Understanding the inter-event variability of recession flow characteristics and its drivers

Abstract

The characteristics of recession flows are known to show significant inter-event variability which reflects dynamic changes in baseflow generation mechanisms. The objective of this study is to quantify the variability of recession characteristics in watersheds and to understand its underlying physical drivers. We use a parallel decay model to estimate the number and residence times of watershed storage components contributing to baseflow in each recession event using inverse Laplace transform of recession flows. The proposed method allows for interpretation of both spatial heterogeneity and temporal variability of baseflow generating processes in watersheds. We apply the methodology to streamflow data from 579 catchments in the contiguous United States (CONUS) and analyse the spatial patterns of inter-event variability of recession characteristics.
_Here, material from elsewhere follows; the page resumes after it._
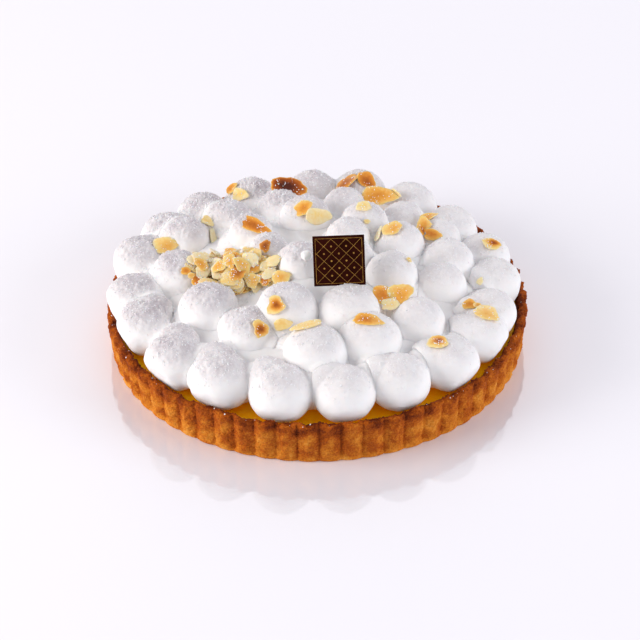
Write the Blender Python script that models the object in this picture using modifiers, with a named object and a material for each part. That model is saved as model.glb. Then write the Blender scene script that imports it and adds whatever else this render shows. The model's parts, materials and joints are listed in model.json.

The physical drivers of inter-event variability of recession characteristics are then analysed using random forest models. We find significant variability of recession flow characteristics in all watersheds of CONUS, with higher variability in the watersheds of eastern US and west coast of US, in which residence times have a standard deviation of 35–40 days. On the other hand, comparatively lower variability in recession characteristics is found in central and southwest US, with residence times having standard deviation of 24–30 days. We find that watershed area has the strongest control over inter-event variability of recession flow characteristics with higher variability observed in larger watersheds. Watersheds with winter dominated precipitation regime are found to show higher variability in the number of contributing storages whereas forested watersheds show higher variability in residence times.